One can support legislation and at the same time seek exemptions from it without inconsistency.
"One can support legislation and at the same time seek exemptions from it without inconsistency."
Indeed, one can.
But one can also support legislation and the freedom of religion while at the same time deplore those churches that make use of that freedom for immoral purposes.
Because I was doing a few radio interviews last night and this morning I asked the CinW information office if there were any reason to suspect the CofE were going to outlaw gay marriage. They said that nothing of this sort had been mentioned in joint discussions.
I rang two Welsh bishops about the Welsh Church position and if there had been contact from England, and one said that while in practice bishops could ordain or licence just who they wanted, both agreed there had been no discussion yet alone agreement on outlawing gay married clergy and confirmed that there had been nothing in contacts with the CofE to suggest they were going that way.

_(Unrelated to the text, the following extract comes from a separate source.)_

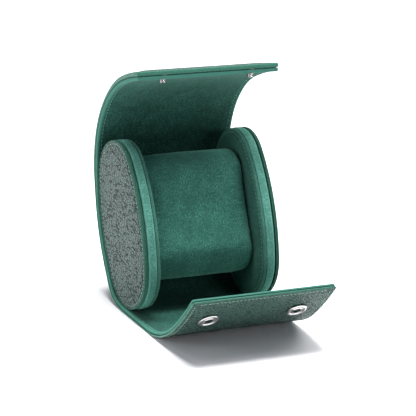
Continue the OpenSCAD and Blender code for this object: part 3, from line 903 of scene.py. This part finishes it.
DEEP = [-24.5, -22.5, -20, -17.5, -15, -13, -11.4, -10.2, -9.0, -8.0, -7.0, -6.0, -5.2, -4.5, -3.9, -3.4, -3.0]
for side, label in ((-1, "left"), (1, "right")):
    # Padded leather disc: a low dome, a stitched channel, a rolled edge, a
    # groove and the turned leather band behind it
    dome = [(d, 39.72 + 0.62 * (1 - ((24.5 + d) / 22.0) ** 2.4)) for d in DEEP]
    disc = dome + [
        (-2.7, 39.66), (-2.45, 39.52), (-2.25, 39.36), (-2.05, 39.30), (-1.85, 39.36), (-1.65, 39.52), (-1.4, 39.70),
        (-1.1, 39.80), (-0.8, 39.80), (-0.5, 39.72), (-0.25, 39.55), (-0.08, 39.30), (-0.02, 39.05), (-0.08, 38.85),
        (-0.25, 38.72), (-0.55, 38.66), (-0.62, 38.60), (-0.55, 38.54), (-0.22, 38.46), (-0.06, 38.30), (-0.03, 38.10),
        (-0.12, 37.92), (-0.40, 37.84), (-1.2, 37.80), (-2.4, 37.80), (-5.0, 37.80), (-9.0, 37.80), (-17.0, 37.80)]
    # the band behind the groove and the rolled edge take the smooth edge colour, which also paints light onto the
    # band's shade
    wear_and_light = lambda d, x: 1.0 if x < 39.4 else 0.75 * math.exp(-((d + 0.35) / 0.35) ** 2) + 0.15 * (d > -2.0)

    def disc_lift(i, d, x, vu):
        if x < 39.2:
            return 0.0
        n = np.array([fbm((vu[k, 0] / 13.0 + 7 * side, vu[k, 1] / 13.0, 4.0)) for k in range(len(vu))])
        ph = 0.5 + 0.5 * np.cos(2 * math.pi * OV_LEN[side][:-1] / (PERIM[side] / 104))
        return 0.10 * n * min(1.0, max(0.0, (-d - 2.4) / 4)) - 0.06 * ph * math.exp(-((d + 2.05) / 0.4) ** 2)

    ob = ring_piece("%s_cap_disc" % label, side, disc, LEATHER_CAP_PAINTED_LIGHT, wear_and_light, poles=(True, True), lift=disc_lift)
    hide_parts("%s_cap_leather" % label)
    press(ob)

    # Suede rim, from the dark groove to the seam
    rim = [(-1.75, 37.02), (-1.0, 37.05), (-0.55, 36.98), (-0.25, 36.80), (-0.10, 36.5), (-0.02, 36.1), (0.02, 35.6),
           (0.03, 35.0), (0.02, 34.4), (0.0, 33.8), (-0.03, 33.3), (-0.08, 32.95), (-0.18, 32.65), (-0.36, 32.42),
           (-0.62, 32.28), (-0.95, 32.22), (-1.5, 32.20), (-1.62, 32.5), (-1.66, 33.5), (-1.68, 35.0), (-1.70, 36.5)]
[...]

My own view is that it will be impossible for the CofE to discipline clergy for entering marriage when the official teaching is, they have not.
thank you for that.
I suppose the rumours really come about because there will be no more pretence that marriages are the same as celibate friendships and it will be quite impossible for the church to insist that their same sex married priests must remain celibate.
That, however, requires a huge policy shift and I don't think we've seen any move towards an official recognition of the truth of committed same sex relationships.
I am quite prepared to believe there have not yet been any discussions about this!